→ **THE TASK**: Show every line below where "axes" can be found.
--------------------------------
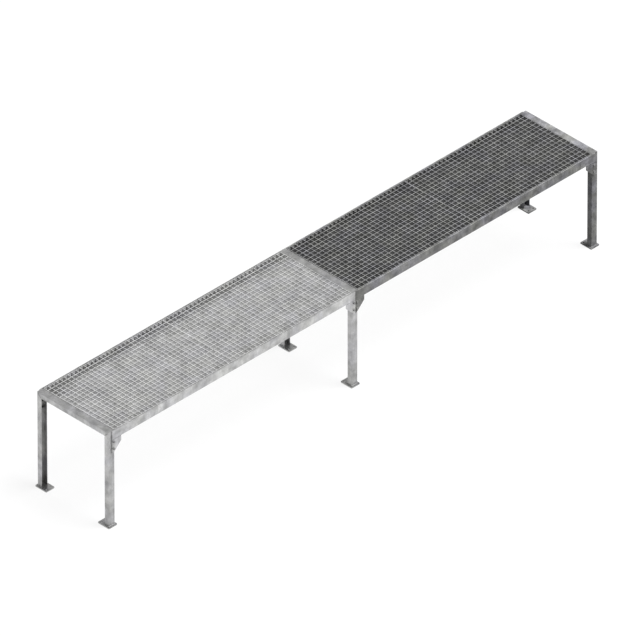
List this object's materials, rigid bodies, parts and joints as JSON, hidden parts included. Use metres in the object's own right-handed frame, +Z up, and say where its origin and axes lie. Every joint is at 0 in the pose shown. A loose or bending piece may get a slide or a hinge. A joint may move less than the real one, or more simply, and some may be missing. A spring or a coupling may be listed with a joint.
{
  "type": "work platform bench",
  "caption": "Low steel work platform: bolted U-channel portal frames on foot plates, side rails with corner gussets, and lift-out grating panels forming a flush deck.",
  "frame": {"origin": "on the floor, under the middle of the bench, level with the undersides of the foot plates", "axes": "+X along the bench from the base module to the extension module, +Y across it to the back, +Z up"},
  "size_m": [4.17, 0.6338, 0.695],
  "materials": {
    "base_frame_zinc": "hot-dip galvanised, fresh: pale grey with a soft spangle",
    "extension_frame_zinc": "hot-dip galvanised, weathered: dull mid grey, mottled",
    "base_grating_zinc": "hot-dip galvanised grating, fresh: pale grey",
    "extension_grating_zinc": "hot-dip galvanised grating, weathered: dull mid grey",
    "fastener_zinc": "electro-galvanised steel fasteners, satin"
  },
  "bodies": {
    "frame": {"top_beam_base_end": "base_frame_zinc", "leg_base_end_front": "base_frame_zinc", "foot_plate_base_end_front": "base_frame_zinc", "leg_base_end_back": "base_frame_zinc", "foot_plate_base_end_back": "base_frame_zinc", "top_beam_middle": "base_frame_zinc", "leg_middle_front": "base_frame_zinc", "foot_plate_middle_front": "base_frame_zinc", "leg_middle_back": "base_frame_zinc", "foot_plate_middle_back": "base_frame_zinc", "top_beam_extension_end": "extension_frame_zinc", "leg_extension_end_front": "extension_frame_zinc", "foot_plate_extension_end_front": "extension_frame_zinc", "leg_extension_end_back": "extension_frame_zinc", "foot_plate_extension_end_back": "extension_frame_zinc", "side_rail_base_front": "base_frame_zinc", "rail_stiffener_base_front": "base_frame_zinc", "grating_ledge_base_front": "base_frame_zinc", "gusset_base_end_front": "base_frame_zinc", "gusset_base_middle_front": "base_frame_zinc", "side_rail_base_back": "base_frame_zinc", "rail_stiffener_base_back": "base_frame_zinc", "grating_ledge_base_back": "base_frame_zinc", "gusset_base_end_back": "base_frame_zinc", "gusset_base_middle_back": "base_frame_zinc", "side_rail_extension_front": "extension_frame_zinc", "rail_stiffener_extension_front": "extension_frame_zinc", "grating_ledge_extension_front": "extension_frame_zinc", "gusset_extension_middle_front": "extension_frame_zinc", "gusset_extension_end_front": "extension_frame_zinc", "side_rail_extension_back": "extension_frame_zinc", "rail_stiffener_extension_back": "extension_frame_zinc", "grating_ledge_extension_back": "extension_frame_zinc", "gusset_extension_middle_back": "extension_frame_zinc", "gusset_extension_end_back": "extension_frame_zinc", "bolts_base_end": "fastener_zinc", "washers_base_end": "fastener_zinc", "nuts_base_end": "fastener_zinc", "bolts_middle": "fastener_zinc", "washers_middle": "fastener_zinc", "nuts_middle": "fastener_zinc", "bolts_extension_end": "fastener_zinc", "washers_extension_end": "fastener_zinc", "nuts_extension_end": "fastener_zinc"},
    "grating_base_left": {"grating_border_base_left": "base_grating_zinc", "grating_lattice_base_left": "base_grating_zinc"},
    "grating_base_right": {"grating_border_base_right": "base_grating_zinc", "grating_lattice_base_right": "base_grating_zinc"},
    "grating_extension_left": {"grating_border_extension_left": "extension_grating_zinc", "grating_lattice_extension_left": "extension_grating_zinc"},
    "grating_extension_right": {"grating_border_extension_right": "extension_grating_zinc", "grating_lattice_extension_right": "extension_grating_zinc"}
  },
  "joints": [
    {"name": "lift_grating_base_left", "type": "slide", "parent": "frame", "child": "grating_base_left", "axis": [0, 0, 1], "range_m": [0, 0.08]},
    {"name": "lift_grating_base_right", "type": "slide", "parent": "frame", "child": "grating_base_right", "axis": [0, 0, 1], "range_m": [0, 0.08]},
    {"name": "lift_grating_extension_left", "type": "slide", "parent": "frame", "child": "grating_extension_left", "axis": [0, 0, 1], "range_m": [0, 0.08]},
    {"name": "lift_grating_extension_right", "type": "slide", "parent": "frame", "child": "grating_extension_right", "axis": [0, 0, 1], "range_m": [0, 0.08]}
  ]
}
--------------------------------
→ **EXPECTED ANSWER**:
List this object's materials, rigid bodies, parts and joints as JSON, hidden parts included. Use metres in the object's own right-handed frame, +Z up, and say where its origin and axes lie. Every joint is at 0 in the pose shown. A loose or bending piece may get a slide or a hinge. A joint may move less than the real one, or more simply, and some may be missing. A spring or a coupling may be listed with a joint.
  "frame": {"origin": "on the floor, under the middle of the bench, level with the undersides of the foot plates", "axes": "+X along the bench from the base module to the extension module, +Y across it to the back, +Z up"},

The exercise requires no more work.